AbstractsPhysics

In living cells, calcium ions (Ca2+) play an important role as an intracellular second messenger. It mediates the regulation of cellular processes such as gene expression, initiation of vesicle fusion in synapses, is used in muscle contraction and is believed to play a fundamental role in synaptic plasticity as a molecular substrate for learning. The Ca2+ signals are created by the fact that the concentration of Ca2+ in the cytosol is four orders of magnitude lower than in the extracellular fluid as well as in cytoplasmic compartments such as the endoplasmic reticulum (ER). This enables fast increments in the cytosol concentration, which is regulated back to normal concentration by different mechanisms. In this project, the connection between Ca2+ signals of different cells was analysed using different correlation techniques: cross-correlation of continuous signals and digitalised signals. Therefore a software tool was developed in MATLAB, which takes Ca2+ recordings from time-lapse fluorescence microscopy as input and calculates the pair wise correlation for all cells. The software was tested by using previous data from experiments with embryonic stem cells from mouse (mES) and human (hES) as well as data from recordings done as part of the project. The study shows that the mathematical method of cross-correlation can successfully be applied to quantitative and qualititative analysis of Ca2+ signals. Furthermore, there exist strongly correlated cells in colonies of mES cells and hES cells. We suggest the synchronisation is achieved by physical coupling implicating a decrease of correlation as the distance increases for strong correlations.

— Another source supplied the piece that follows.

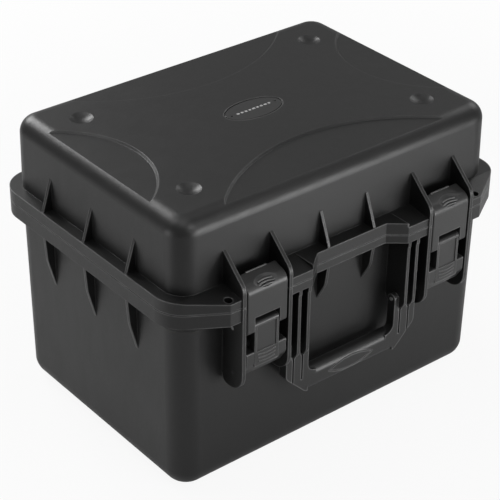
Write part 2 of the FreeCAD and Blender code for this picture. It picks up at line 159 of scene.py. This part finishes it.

In addition, the lag used by the cross-correlation function (an effective phase shift) decreases as the correlation coefficient increases and increases as the intercellular distance increases for high correlation coefficients. Interestingly, the number of cells included in small scale clusters of strongly correlated cells is significantly larger for the differentiating mES cells than for the proliferating mÉS cells. In a broader perspective, the developed software might be usd in for instance analysis of cellular electrical activity and shows the relevance of applying methods from the exact sciences to biology.